▽
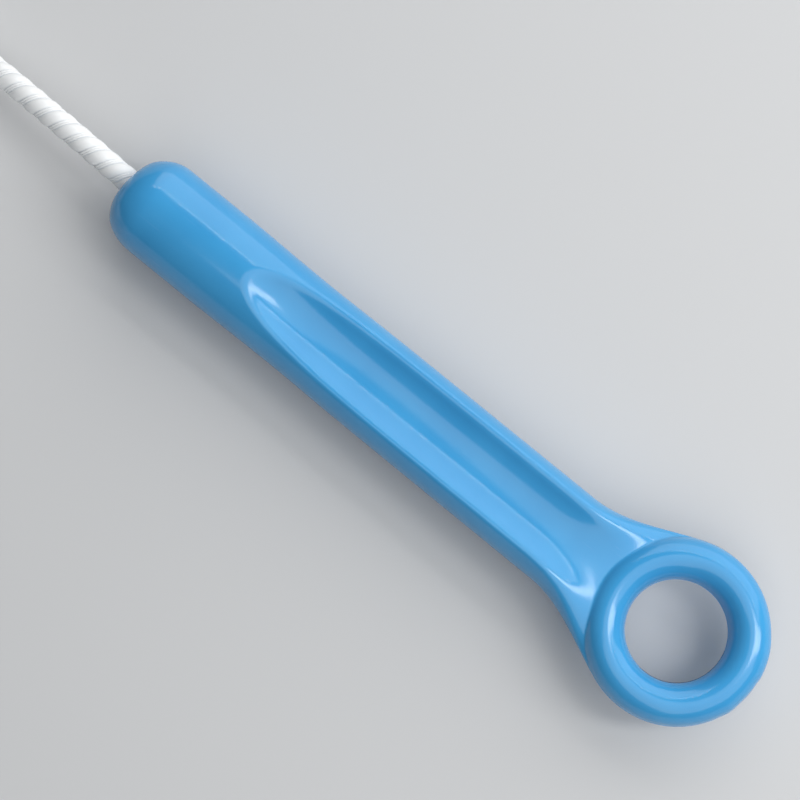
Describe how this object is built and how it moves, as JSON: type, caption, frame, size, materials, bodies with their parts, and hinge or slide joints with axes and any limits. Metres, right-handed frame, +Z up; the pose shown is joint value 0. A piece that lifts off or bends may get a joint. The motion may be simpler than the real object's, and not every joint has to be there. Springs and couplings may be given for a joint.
{
  "type": "hand drain auger",
  "caption": "Hand-turned drain hair auger: moulded handle with thumb groove and finger ring, and a twisted sheathed cable that ends in a flat hooked head.",
  "frame": {"origin": "middle of the handle's base, where it rests on a flat surface", "axes": "+X runs along the handle from the finger ring to the nose, +Y across it, +Z up, square to the ring's plane"},
  "size_m": [0.236, 0.0735, 0.0193],
  "materials": {
    "handle_plastic": "glossy sky blue moulded plastic",
    "cable_sheath": "satin white soft plastic",
    "core_steel": "drawn steel wire",
    "crimp_steel": "bright zinc-plated steel",
    "tie_strap": "black woven strap",
    "head_plastic": "white moulded plastic",
    "hook_nylon": "translucent white nylon hooks"
  },
  "bodies": {
    "root": {"front_shell": "handle_plastic", "back_shell": "handle_plastic", "cable_sheath_end": "cable_sheath", "cable_core_end": "core_steel", "crimp_sleeve": "crimp_steel", "stop_washer": "crimp_steel", "cable_run": "cable_sheath", "cable_coil": "cable_sheath", "cable_tail": "cable_sheath", "coil_tie_near": "tie_strap", "coil_tie_far": "tie_strap", "tip_ferrule": "crimp_steel", "tip_head": "head_plastic", "hook_pad_top": "hook_nylon", "hook_pad_bottom": "hook_nylon"}
  },
  "joints": []
}
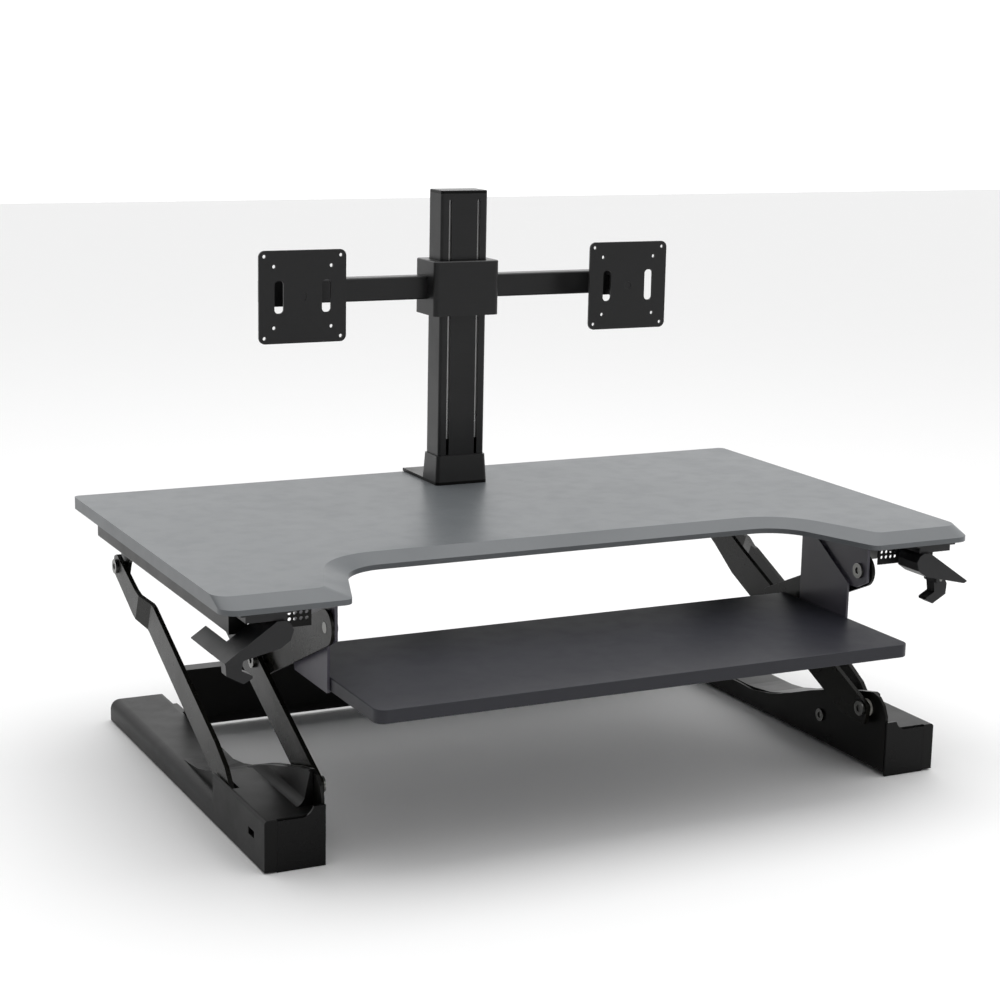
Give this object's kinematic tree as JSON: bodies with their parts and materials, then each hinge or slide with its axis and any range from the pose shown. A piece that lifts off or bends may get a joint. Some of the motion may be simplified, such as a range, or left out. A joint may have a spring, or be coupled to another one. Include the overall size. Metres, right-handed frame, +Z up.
{
  "type": "standing desk converter",
  "caption": "Sit-stand desk converter: cut-out worksurface on scissor arms over two feet, hung keyboard tray, lift handles and a column for monitors.",
  "frame": {"origin": "on the desk, under the middle of the whole object's box", "axes": "+X to the right seen by the user, +Y away from the user, +Z up"},
  "size_m": [0.953, 0.652, 0.68],
  "materials": {
    "board": "satin laminate",
    "tray": "satin laminate",
    "black_steel": "semi-gloss powder coat",
    "grey_steel": "satin powder coat",
    "foot_plastic": "fine texture",
    "cap_plastic": "semi-gloss",
    "handle_plastic": "satin",
    "zinc_steel": "zinc plated",
    "spring_steel": "oiled",
    "glide_plastic": "natural",
    "rubber": "matte",
    "black_alloy": "black anodised",
    "bright_alloy": "satin",
    "plate_alloy": "black anodised"
  },
  "bodies": {
    "base": {"cross_beam": "black_steel", "foot_frames": "black_steel", "foot_covers": "foot_plastic", "foot_caps": "cap_plastic", "arm_brackets": "black_steel", "rubber_feet": "rubber", "frame_bolts": "zinc_steel", "inner_arm_bolts": "zinc_steel", "outer_lower_bolts": "zinc_steel", "lift_springs": "spring_steel", "pivot_washers": "glide_plastic"},
    "inner_arm_pair": {"inner_arms": "black_steel", "arm_cross_tube": "black_steel", "mid_pivot_bolts": "zinc_steel"},
    "outer_arm_pair": {"outer_arms": "black_steel"},
    "front_link_pair": {"front_links": "black_steel"},
    "deck": {"worksurface": "board", "keyboard_tray": "tray", "rails": "black_steel", "front_brackets": "grey_steel", "tray_hangers": "grey_steel", "lever_struts": "black_steel", "handle_mounts": "handle_plastic", "paddles": "handle_plastic", "brake_rods": "zinc_steel", "front_pivot_bolts": "zinc_steel", "trigger_pins": "zinc_steel", "rail_screws": "zinc_steel", "bracket_screws": "zinc_steel", "tray_screws": "zinc_steel", "column": "black_alloy", "column_strips": "bright_alloy", "column_cap": "cap_plastic", "column_collar": "cap_plastic", "column_clamp": "black_steel", "clamp_screw": "zinc_steel"},
    "slider": {"slider_bar": "black_steel", "slider_lugs": "black_steel", "slider_ears": "black_steel", "slider_shoes": "glide_plastic", "rear_pivot_bolts": "zinc_steel", "outer_rear_bolts": "zinc_steel", "brake_housings": "black_steel", "brake_pins": "zinc_steel"},
    "left_trigger": {"left_trigger": "handle_plastic"},
    "right_trigger": {"right_trigger": "handle_plastic"},
    "left_brake_lever": {"left_brake_lever": "zinc_steel"},
    "right_brake_lever": {"right_brake_lever": "zinc_steel"},
    "carriage": {"carriage": "black_alloy", "crossbars": "black_alloy", "crossbar_caps": "cap_plastic", "knuckles": "black_alloy", "swivel_pins": "zinc_steel"},
    "left_swivel": {"left_swivel": "black_alloy"},
    "left_tilt_head": {"left_tilt_head": "black_alloy"},
    "left_plate": {"left_vesa_plate": "plate_alloy"},
    "right_swivel": {"right_swivel": "black_alloy"},
    "right_tilt_head": {"right_tilt_head": "black_alloy"},
    "right_plate": {"right_vesa_plate": "plate_alloy"}
  },
  "joints": [
    {"name": "arm_lift", "type": "hinge", "parent": "base", "child": "inner_arm_pair", "pos_m": [0, -0.213, 0.076], "axis": [1, 0, 0], "range_deg": [-20, 43]},
    {"name": "outer_arm_swing", "type": "hinge", "parent": "base", "child": "outer_arm_pair", "pos_m": [0, -0.125, 0.042], "axis": [1, 0, 0], "range_deg": [-20, 43]},
    {"name": "front_link_swing", "type": "hinge", "parent": "inner_arm_pair", "child": "front_link_pair", "pos_m": [0, -0.01659, 0.16345], "axis": [1, 0, 0], "range_deg": [-86, 40]},
    {"name": "deck_level", "type": "hinge", "parent": "front_link_pair", "child": "deck", "pos_m": [0, -0.213, 0.2509], "axis": [1, 0, 0], "range_deg": [-20, 43]},
    {"name": "slider_level", "type": "hinge", "parent": "inner_arm_pair", "child": "slider", "pos_m": [0, 0.17983, 0.2509], "axis": [1, 0, 0], "range_deg": [-43, 20]},
    {"name": "left_trigger_pull", "type": "hinge", "parent": "deck", "child": "left_trigger", "pos_m": [-0.452, -0.2165, 0.2325], "axis": [0, -1, 0], "range_deg": [0, 14], "stiffness_Nm_per_rad": 0.6, "springref_deg": -8.59},
    {"name": "left_brake_swing", "type": "hinge", "parent": "slider", "child": "left_brake_lever", "pos_m": [0, 0.21582, 0.241], "axis": [1, 0, 0], "range_deg": [-7, 0]},
    {"name": "right_trigger_pull", "type": "hinge", "parent": "deck", "child": "right_trigger", "pos_m": [0.452, -0.2165, 0.2325], "axis": [0, 1, 0], "range_deg": [0, 14], "stiffness_Nm_per_rad": 0.6, "springref_deg": -8.59},
    {"name": "right_brake_swing", "type": "hinge", "parent": "slider", "child": "right_brake_lever", "pos_m": [0, 0.21582, 0.241], "axis": [1, 0, 0], "range_deg": [-7, 0]},
    {"name": "carriage_height", "type": "slide", "parent": "deck", "child": "carriage", "axis": [0, 0, 1], "range_m": [-0.12, 0.08]},
    {"name": "left_swivel_turn", "type": "hinge", "parent": "carriage", "child": "left_swivel", "pos_m": [-0.222, 0.217, 0.556], "axis": [0, 0, 1], "range_deg": [-20, 20]},
    {"name": "left_tilt", "type": "hinge", "parent": "left_swivel", "child": "left_tilt_head", "pos_m": [-0.222, 0.199, 0.556], "axis": [1, 0, 0], "range_deg": [-12, 12]},
    {"name": "left_plate_rotate", "type": "hinge", "parent": "left_tilt_head", "child": "left_plate", "pos_m": [-0.222, 0.187, 0.556], "axis": [0, 1, 0], "range_deg": [-90, 90]},
    {"name": "right_swivel_turn", "type": "hinge", "parent": "carriage", "child": "right_swivel", "pos_m": [0.234, 0.217, 0.556], "axis": [0, 0, 1], "range_deg": [-20, 20]},
    {"name": "right_tilt", "type": "hinge", "parent": "right_swivel", "child": "right_tilt_head", "pos_m": [0.234, 0.199, 0.556], "axis": [1, 0, 0], "range_deg": [-12, 12]},
    {"name": "right_plate_rotate", "type": "hinge", "parent": "right_tilt_head", "child": "right_plate", "pos_m": [0.234, 0.187, 0.556], "axis": [0, 1, 0], "range_deg": [-90, 90]}
  ],
  "couplings": [
    {"joint": "outer_arm_swing", "follows": "arm_lift", "ratio": 1},
    {"joint": "front_link_swing", "follows": "arm_lift", "ratio": -2},
    {"joint": "deck_level", "follows": "arm_lift", "ratio": 1},
    {"joint": "slider_level", "follows": "arm_lift", "ratio": -1},
    {"joint": "left_brake_swing", "follows": "left_trigger_pull", "ratio": -0.5},
    {"joint": "right_brake_swing", "follows": "right_trigger_pull", "ratio": -0.5}
  ]
}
△
-- Description of the task --
Go through the records and show every line with the string "JSON" in it.

-- Exercise response --
Describe how this object is built and how it moves, as JSON: type, caption, frame, size, materials, bodies with their parts, and hinge or slide joints with axes and any limits. Metres, right-handed frame, +Z up; the pose shown is joint value 0. A piece that lifts off or bends may get a joint. The motion may be simpler than the real object's, and not every joint has to be there. Springs and couplings may be given for a joint.
Give this object's kinematic tree as JSON: bodies with their parts and materials, then each hinge or slide with its axis and any range from the pose shown. A piece that lifts off or bends may get a joint. Some of the motion may be simplified, such as a range, or left out. A joint may have a spring, or be coupled to another one. Include the overall size. Metres, right-handed frame, +Z up.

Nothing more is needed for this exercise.